A Minor Rant on Package Tracking
I do a fair bit of online shopping1, and have done so for pretty much my entire credit-card-wielding life. It's a familiar ritual: every time, shortly after I've clicked Purchase
, an email arrives containing a linked phrase with roughly the following copy: Click here to track your shipment. And every time I receive that email, I dutifully click that link, only to be met with the following 404-esque response:
It does not seem to matter whether the year is 2005 or 2013, and whether the logistics handler in question is Canada Post, USPS, UPS, etc - this is invariably the experience. This is a minor but absolutely-nagging annoyance if you know anything about software. It does not need to be this way.
Subsequent to the buyer's order, the seller and the logistics handler must perform an asynchronous (with respect to the buyer) transaction in which, among other things, data is exchanged regarding the delivery to be executed. At some point in this process, the seller is provided with a tracking number for that delivery, which they happily relay to the buyer in the aforesaid email. Therefore, when the buyer excitedly clicks on the tracking link, they are performing a lookup of a record that is certain to exist somewhere on the logistics handler's systems, and yet are told it doesn't exist.

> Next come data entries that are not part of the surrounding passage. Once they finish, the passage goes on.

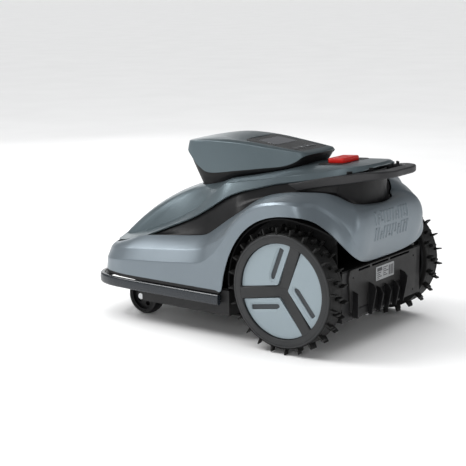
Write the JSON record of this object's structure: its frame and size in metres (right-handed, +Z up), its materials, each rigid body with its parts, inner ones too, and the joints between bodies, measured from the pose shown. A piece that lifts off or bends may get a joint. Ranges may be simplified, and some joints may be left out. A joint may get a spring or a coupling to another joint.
{
  "type": "robotic lawn mower",
  "caption": "Robotic lawn mower with lugged rear drive wheels, swivel front casters, height-adjustable cutting disc, painted shells, raised control pod, red stop button and rear carry handle.",
  "frame": {"origin": "centre of the bounding box on the ground plane under the wheels", "axes": "+Z up; the mower drives towards -Y; +X is its left side; +Y points to the carry handle at the tail"},
  "size_m": [0.4232, 0.6742, 0.3923],
  "materials": {
    "battery_wrap": "matte",
    "black_plastic": "fine texture",
    "blade_steel": "ground edge",
    "board_green": "solder mask",
    "body_paint": "satin metallic paint",
    "bronze": "sintered",
    "bumper_gloss": "gloss",
    "button_red": "satin",
    "contact_brass": "plated",
    "cover_paint": "satin metallic paint",
    "dark_plastic": "fine texture",
    "hub_plastic": "satin",
    "insert_paint": "satin",
    "key_plastic": "satin",
    "label_plate": "matte",
    "lens_glass": "polished",
    "motor_metal": "cast",
    "panel_gloss": "gloss",
    "soft_rubber": "matte",
    "steel": "brushed",
    "tyre_rubber": "moulded rubber"
  },
  "bodies": {
    "mower_body": {"lower_shell": "body_paint", "mid_shell": "black_plastic", "top_cover": "cover_paint", "pod_shell": "cover_paint", "pod_base": "black_plastic", "display_panel": "panel_gloss", "screen_window": "panel_gloss", "key_membrane": "soft_rubber", "camera_bezel": "panel_gloss", "camera_lenses": "lens_glass", "stop_bezel": "black_plastic", "stop_spring": "steel", "rear_handle": "black_plastic", "handle_clips": "black_plastic", "bumper_springs": "steel", "chassis_tub": "dark_plastic", "chassis_lid": "dark_plastic", "wheel_liners": "black_plastic", "rear_panel": "dark_plastic", "rating_plate": "label_plate", "rear_guard": "black_plastic", "wheel_motors": "motor_metal", "caster_bushes": "bronze", "height_motor": "motor_metal", "battery_pack": "battery_wrap", "battery_hatch": "dark_plastic", "chassis_screws": "steel", "main_board": "board_green", "charging_contacts": "contact_brass"},
    "left_wheel": {"hub_left": "hub_plastic", "inserts_left": "insert_paint", "tyre_left": "tyre_rubber", "drive_shaft_left": "steel"},
    "right_wheel": {"hub_right": "hub_plastic", "inserts_right": "insert_paint", "tyre_right": "tyre_rubber", "drive_shaft_right": "steel"},
    "caster_left": {"caster_fork_left": "dark_plastic", "caster_axle_left": "steel"},
    "caster_right": {"caster_fork_right": "dark_plastic", "caster_axle_right": "steel"},
    "caster_roller_left": {"caster_wheel_left": "black_plastic"},
    "caster_roller_right": {"caster_wheel_right": "black_plastic"},
    "cutting_deck": {"deck_carriage": "dark_plastic", "blade_motor": "motor_metal"},
    "height_spindle": {"height_screw": "steel"},
    "cutting_disc": {"blade_disc": "dark_plastic", "motor_shaft": "steel", "blade_bolts": "steel", "skid_screw": "steel"},
    "blade_a": {"blade_1": "blade_steel"},
    "blade_b": {"blade_2": "blade_steel"},
    "blade_c": {"blade_3": "blade_steel"},
    "skid": {"skid_plate": "black_plastic"},
    "stop_cap": {"stop_button": "button_red"},
    "power_key": {"key_power": "key_plastic"},
    "home_key": {"key_home": "key_plastic"},
    "mow_key": {"key_mow": "key_plastic"},
    "ok_key": {"key_ok": "key_plastic"},
    "bumper": {"front_bumper": "bumper_gloss"}
  },
  "joints": [
    {"name": "left_wheel_spin", "type": "hinge", "parent": "mower_body", "child": "left_wheel", "pos_m": [0.188, 0.187, 0.125], "axis": [1, 0, 0], "continuous": true},
    {"name": "right_wheel_spin", "type": "hinge", "parent": "mower_body", "child": "right_wheel", "pos_m": [-0.188, 0.187, 0.125], "axis": [1, 0, 0], "continuous": true},
    {"name": "left_caster_swivel", "type": "hinge", "parent": "mower_body", "child": "caster_left", "pos_m": [0.118, -0.251, 0.11], "axis": [0, 0, 1], "continuous": true},
    {"name": "right_caster_swivel", "type": "hinge", "parent": "mower_body", "child": "caster_right", "pos_m": [-0.118, -0.251, 0.11], "axis": [0, 0, 1], "continuous": true},
    {"name": "left_caster_roll", "type": "hinge", "parent": "caster_left", "child": "caster_roller_left", "pos_m": [0.118, -0.231, 0.041], "axis": [1, 0, 0], "continuous": true},
    {"name": "right_caster_roll", "type": "hinge", "parent": "caster_right", "child": "caster_roller_right", "pos_m": [-0.118, -0.231, 0.041], "axis": [1, 0, 0], "continuous": true},
    {"name": "deck_height", "type": "slide", "parent": "mower_body", "child": "cutting_deck", "axis": [0, 0, 1], "range_m": [0, 0.04]},
    {"name": "height_screw_turn", "type": "hinge", "parent": "mower_body", "child": "height_spindle", "pos_m": [0, -0.105, 0.15], "axis": [0, 0, 1], "range_deg": [-1800, 0]},
    {"name": "blade_disc_spin", "type": "hinge", "parent": "cutting_deck", "child": "cutting_disc", "pos_m": [0, -0.035, 0.03], "axis": [0, 0, 1], "continuous": true},
    {"name": "blade_1_swing", "type": "hinge", "parent": "cutting_disc", "child": "blade_a", "pos_m": [0.07621, 0.009, 0.02], "axis": [0, 0, 1], "continuous": true},
    {"name": "blade_2_swing", "type": "hinge", "parent": "cutting_disc", "child": "blade_b", "pos_m": [-0.07621, 0.009, 0.02], "axis": [0, 0, 1], "continuous": true},
    {"name": "blade_3_swing", "type": "hinge", "parent": "cutting_disc", "child": "blade_c", "pos_m": [0, -0.123, 0.02], "axis": [0, 0, 1], "continuous": true},
    {"name": "skid_plate_spin", "type": "hinge", "parent": "cutting_disc", "child": "skid", "pos_m": [0, -0.035, 0.015], "axis": [0, 0, 1], "continuous": true},
    {"name": "stop_press", "type": "slide", "parent": "mower_body", "child": "stop_cap", "axis": [0, 0.0593, -0.9982], "range_m": [0, 0.004], "stiffness_N_per_m": 800, "springref_m": -0.003, "deforming": ["stop_spring"]},
    {"name": "power_key_press", "type": "slide", "parent": "mower_body", "child": "power_key", "axis": [0, -0.1186, -0.9929], "range_m": [0, 0.001], "stiffness_N_per_m": 1500, "springref_m": -0.0005},
    {"name": "home_key_press", "type": "slide", "parent": "mower_body", "child": "home_key", "axis": [0, -0.1186, -0.9929], "range_m": [0, 0.001], "stiffness_N_per_m": 1500, "springref_m": -0.0005},
    {"name": "mow_key_press", "type": "slide", "parent": "mower_body", "child": "mow_key", "axis": [0, -0.1186, -0.9929], "range_m": [0, 0.001], "stiffness_N_per_m": 1500, "springref_m": -0.0005},
    {"name": "ok_key_press", "type": "slide", "parent": "mower_body", "child": "ok_key", "axis": [0, -0.1186, -0.9929], "range_m": [0, 0.001], "stiffness_N_per_m": 1500, "springref_m": -0.0005},
    {"name": "bumper_press", "type": "slide", "parent": "mower_body", "child": "bumper", "axis": [0, 1, 0], "range_m": [0, 0.008], "stiffness_N_per_m": 1500, "springref_m": -0.003, "deforming": ["bumper_springs"]}
  ],
  "couplings": [
    {"joint": "height_screw_turn", "follows": "deck_height", "rad_per_m": -785.4}
  ]
}
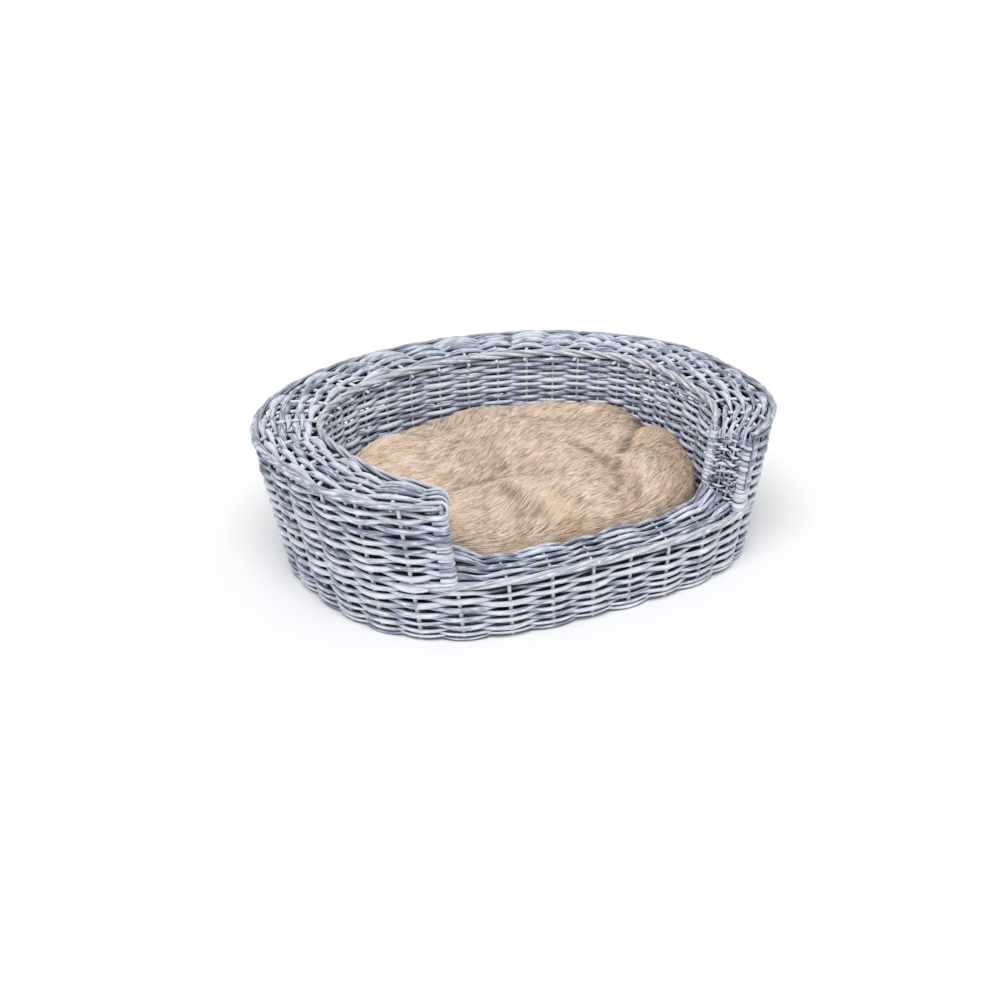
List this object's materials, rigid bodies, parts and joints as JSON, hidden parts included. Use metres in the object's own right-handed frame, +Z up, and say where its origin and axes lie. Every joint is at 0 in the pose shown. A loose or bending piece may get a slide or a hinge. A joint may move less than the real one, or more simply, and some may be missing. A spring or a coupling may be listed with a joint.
{
  "type": "wicker pet bed basket",
  "caption": "Oval double-walled wicker pet basket with a wide woven C-shaped rim, a low front sill between two arm ends, and a loose fur-topped cushion.",
  "frame": {"origin": "centre of the bounding box's bottom, on the surface the basket stands on", "axes": "+X to the basket's own left-to-right width seen from the front, -Y out of the front sill, +Z up"},
  "size_m": [0.5982, 0.4688, 0.17],
  "materials": {
    "wall_willow": "grey-washed peeled willow, dry-brushed white",
    "rim_willow": "grey-washed peeled willow, dry-brushed white",
    "well_willow": "grey-washed thin willow",
    "edge_willow": "pale grey-washed willow",
    "stake_willow": "whitewashed willow stakes",
    "floor_willow": "grey-washed willow",
    "fur_pile": "long tan faux fur with dark tips",
    "fibre_filling": "loose polyester fibre",
    "cushion_cloth": "plain woven cotton"
  },
  "bodies": {
    "basket": {"base_floor_weave": "floor_willow", "base_long_sticks": "stake_willow", "base_cross_sticks": "stake_willow", "foot_border": "wall_willow", "lower_wall_weave": "wall_willow", "outer_wall_weave": "wall_willow", "outer_stakes": "stake_willow", "outer_rim_wale": "edge_willow", "rim_top_weave": "rim_willow", "rim_ribs": "stake_willow", "inner_rim_wale": "edge_willow", "inner_wall_weave": "well_willow", "inner_stakes": "stake_willow", "left_arm_end_weave": "rim_willow", "right_arm_end_weave": "rim_willow", "left_outer_post": "rim_willow", "right_outer_post": "rim_willow", "left_inner_post": "rim_willow", "right_inner_post": "rim_willow", "sill_outer_wale": "edge_willow", "sill_top_weave": "rim_willow", "sill_ribs": "stake_willow", "sill_inner_wall_weave": "well_willow"},
    "cushion": {"cushion_cover": "fur_pile", "cushion_filling": "fibre_filling", "cushion_underside": "cushion_cloth"}
  },
  "joints": [
    {"name": "cushion_lift", "type": "slide", "parent": "basket", "child": "cushion", "axis": [0, 0, 1], "range_m": [0, 0.18]}
  ]
}
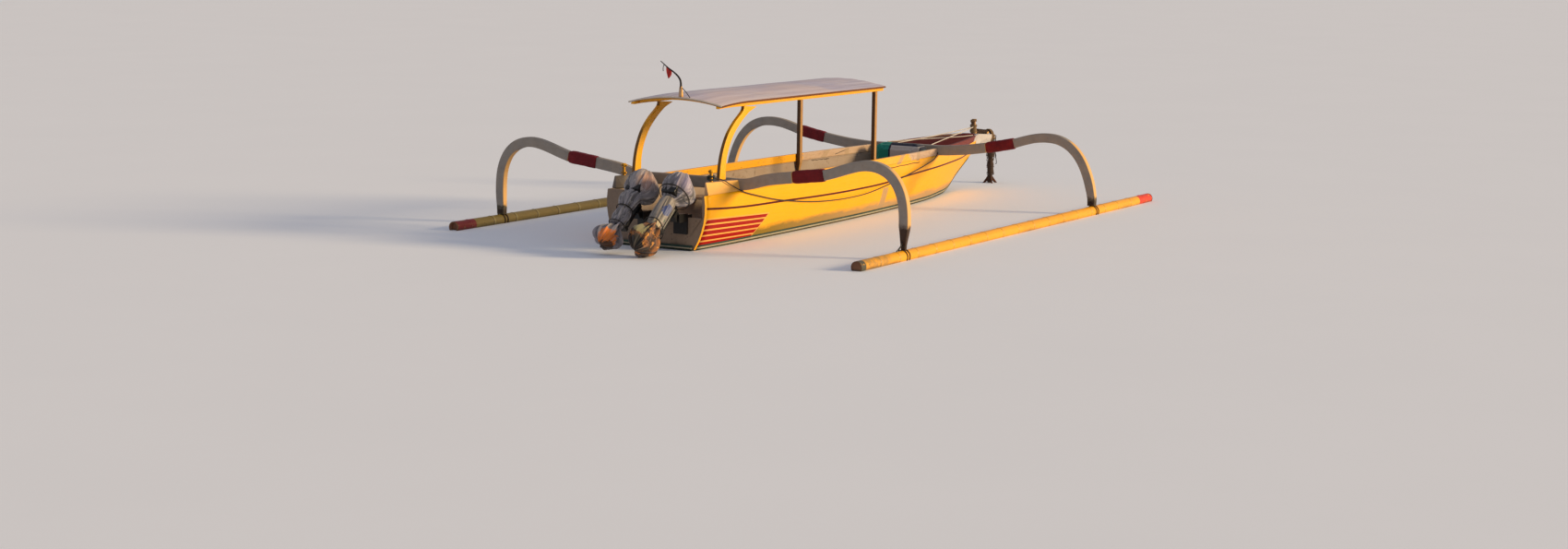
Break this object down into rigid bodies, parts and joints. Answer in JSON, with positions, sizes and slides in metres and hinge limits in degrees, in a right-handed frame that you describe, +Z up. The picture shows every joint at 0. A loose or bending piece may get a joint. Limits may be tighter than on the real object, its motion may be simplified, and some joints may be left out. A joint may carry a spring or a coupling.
{
  "type": "outrigger canoe",
  "caption": "Wooden outrigger canoe with a bamboo float on curved arms each side, a roof on posts, and tilting, steering outboard motors on the stern.",
  "frame": {"origin": "on the centreline amidships, at the height of the waterline", "axes": "+X towards the bow, +Y to port, +Z up"},
  "size_m": [8.9528, 5.1286, 2.0432],
  "materials": {
    "yellow_paint": "gloss paint",
    "white_paint": "satin paint",
    "grey_paint": "matte paint",
    "inner_paint": "matte paint",
    "maroon_paint": "satin paint",
    "underbody_paint": "matte paint",
    "bamboo": "satin",
    "bamboo_yellow": "gloss paint",
    "roof_panel": "weathered",
    "cushion_cloth": "woven",
    "rope": "laid rope",
    "black_metal": "satin",
    "cover_cloth": "woven",
    "rag_cloth": "woven",
    "rusty_iron": "rusted",
    "flag_cloth": "woven"
  },
  "bodies": {
    "hull": {"anchor": "rusty_iron", "anchor_lashing": "rag_cloth", "arm_aft_port": "grey_paint", "arm_aft_starboard": "grey_paint", "arm_fore_port": "grey_paint", "arm_fore_starboard": "grey_paint", "beak": "white_paint", "bow_bulkhead": "inner_paint", "bow_cushion": "cushion_cloth", "bow_post": "rope", "bow_rail_port": "white_paint", "bow_rail_starboard": "white_paint", "bow_seat": "inner_paint", "bow_spar": "grey_paint", "clamp_port": "black_metal", "clamp_starboard": "black_metal", "crossbeam_aft": "grey_paint", "crossbeam_fore": "grey_paint", "curved_post_port": "yellow_paint", "curved_post_starboard": "yellow_paint", "flag": "flag_cloth", "flag_staff": "black_metal", "float_port": "bamboo", "float_starboard": "bamboo_yellow", "floorboards": "inner_paint", "fore_post_port": "yellow_paint", "fore_post_starboard": "yellow_paint", "foredeck": "maroon_paint", "gunwale_port": "yellow_paint", "gunwale_starboard": "yellow_paint", "quarter_block_port": "white_paint", "quarter_block_starboard": "white_paint", "roof_beam_port": "yellow_paint", "roof_beam_starboard": "yellow_paint", "roof_sheet": "roof_panel", "side_rope": "rope", "sleeve_aft_port": "maroon_paint", "sleeve_aft_starboard": "maroon_paint", "sleeve_fore_port": "maroon_paint", "sleeve_fore_starboard": "maroon_paint", "stern_post_port": "yellow_paint", "stern_post_starboard": "yellow_paint", "thwart_1": "inner_paint", "thwart_2": "inner_paint", "topside_port": "yellow_paint", "topside_starboard": "yellow_paint", "transom": "grey_paint", "underbody": "underbody_paint"},
    "port_swivel": {"swivel_port": "black_metal"},
    "port_motor": {"leg_port": "black_metal", "powerhead_port": "black_metal", "motor_cover_port": "cover_cloth", "propeller_bag_port": "cover_cloth"},
    "starboard_swivel": {"swivel_starboard": "black_metal"},
    "starboard_motor": {"leg_starboard": "black_metal", "powerhead_starboard": "black_metal", "motor_cover_starboard": "cover_cloth", "propeller_bag_starboard": "rag_cloth"}
  },
  "joints": [
    {"name": "tilt_port", "type": "hinge", "parent": "hull", "child": "port_swivel", "pos_m": [-3.78, 0.118, 0.36], "axis": [0, 1, 0], "range_deg": [-50, 6]},
    {"name": "steering_port", "type": "hinge", "parent": "port_swivel", "child": "port_motor", "pos_m": [-3.82371, 0.118, 0.41209], "axis": [0.766, 0, 0.6428], "range_deg": [-35, 35]},
    {"name": "tilt_starboard", "type": "hinge", "parent": "hull", "child": "starboard_swivel", "pos_m": [-3.78, -0.322, 0.36], "axis": [0, 1, 0], "range_deg": [-50, 6]},
    {"name": "steering_starboard", "type": "hinge", "parent": "starboard_swivel", "child": "starboard_motor", "pos_m": [-3.82371, -0.322, 0.41209], "axis": [0.766, 0, 0.6428], "range_deg": [-35, 35]}
  ],
  "couplings": [
    {"joint": "steering_starboard", "follows": "steering_port", "ratio": 1}
  ]
}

I imagine that at this point, given the opportunity, the CTO of one of these logistics handler outfits might loudly interject "Well, of course - but the consumer web frontend and the logistics backend are entirely separate systems that we need to batch transfer over, and because of our legacy... and because of our storage requirements... and because of our load balancing... and because of Sarbanes-Oxley... and...."
And I'm sure these would all be perfectly justified reasons, within the infrastructure team of that firm. The point is though, I don't care why the tracker was unable to find any results. And neither does any other user. This is a bad experience, and they can, and should do better. A few suggestions, in increasing order of implementation complexity:
- Make a better unable to find any results page. Acknowledge that this is a new tracking number, and will be in the systems shortly. Provide a timeframe. Differentiate between new numbers, and erroneous ones (use a checksumming scheme in the numbers themselves if necessary).
- Coordinate with the seller. Don't fire out emails containing tracking links until both the seller and the logistics handler agree that the delivery will be performed, a tracking number exists, and the tracking number is queryable. I don't want an email with a link that I can't use until some unspecified period has passed.
- Build better infrastructure. It is well within the ability of humanity's current software engineering to run systems without such absurd temporal lags within a single organization's infrastructure. This is not an especially complex technical problem. If your logistics and web-query systems are entirely separate, and they take 6 hours to propagate records - get that 6 down to 5. Then to 4. Then to 3. Etc.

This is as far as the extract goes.